JAKARTA, KOMPAS.com - Direktur Eksekutif Perkumpulan untuk Pemilu dan Demokrasi Titi Anggraini menilai, berbagai persoalan internal yang terjadi di Dewan Perwakilan Daerah (DPD) saat ini karena ada pihak yang ingin mendelegitimasi lembaga tersebut.
Menurut dia, dengan keterbatasan wewenang untuk menjalankan fungsi perwakilan, ditambah dengan dominasi partai politik, membuat DPD menjadi seperti pesakitan.
Ia menyoroti banyaknya anggota DPD yang bergabung menjadi kader partai politik.
Padahal, dalam sistem perwakilan bikameral, DPD seharusnya tidak untuk wakil dari partai, tetapi wakil dari wilayah.
"Perwakilan wilayah, daerah, atau ruang seperti yang dijalankan DPD, diberlakukan sama perwakilannya seperti DPR yang mewakili partai. Kepentingannya DPD agar tidak perwakilan tidak bias Jakarta dan Jawa," kata Titi, saat dihubungi, Selasa (7/3/2017) malam.
Dengan masuknya anggota DPD ke partai politik, maka perwakilan DPD yang seharusnya berbasis daerah, menjadi tersekat dengan kepentingan politik tertentu.

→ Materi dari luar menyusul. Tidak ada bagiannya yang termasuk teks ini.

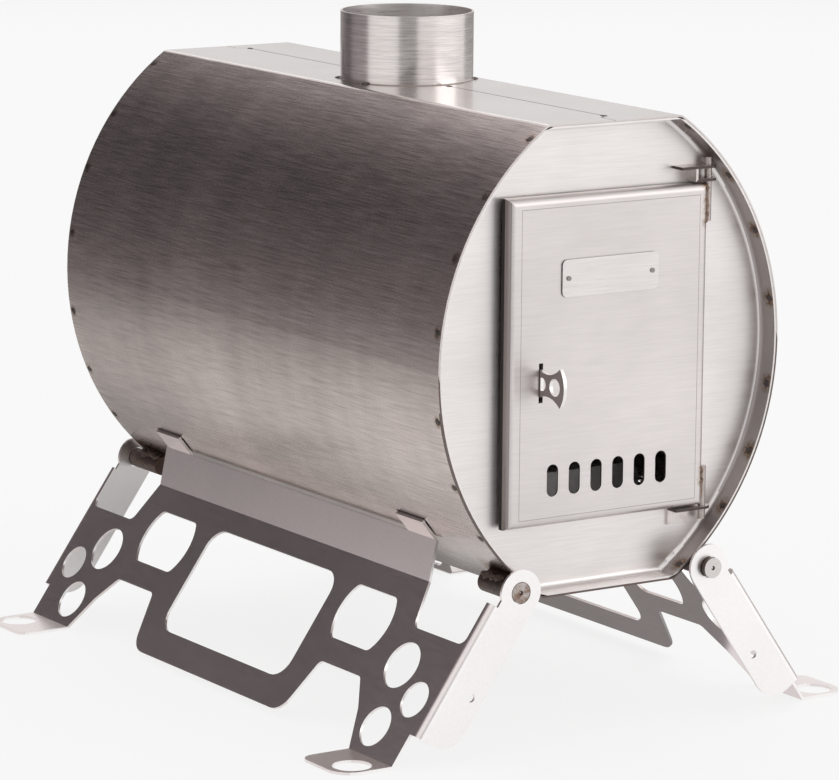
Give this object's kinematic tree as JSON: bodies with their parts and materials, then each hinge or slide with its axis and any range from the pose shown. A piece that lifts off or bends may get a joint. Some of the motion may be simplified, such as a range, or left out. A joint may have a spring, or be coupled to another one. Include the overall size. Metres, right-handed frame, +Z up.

(Baca: "DPD Memprihatinkan, Kewenangan Terbatas tetapi Cakar-cakaran")
Hal itu membuat DPD tak berbeda dengan DPR.
"Oke tak masalah mereka punya latar belakang partai tapi pengabdian di partai berakhir saat dia masuk DPD," ujar Titi.
"Di RUU (Rancangan Undang-undang) Pemilu harus ada aturan bahwa mereka enggak jabat pengurus partai ketika terpilih sebagai anggota DPD. Mandat eksklusif untuk wakili daerah harus dijaga," lanjut Titi.
Hal senada disampaikan Pakar Hukum Tata Negara Refly Harun.
Ia mengatakan, sistem perwakilan dua kamar ini harus dibedakan secara tegas.
Jika tak ada perbedaan, maka tak ada gunanya lagi penerapan sistem bikameral.
"Kita secara sadar memilih parpol untuk DPR dan tidak boleh calon independen kok untuk DPR. Kemudian DPD sebagai calon perseroangan dan tidak dari parpol," kata Refly.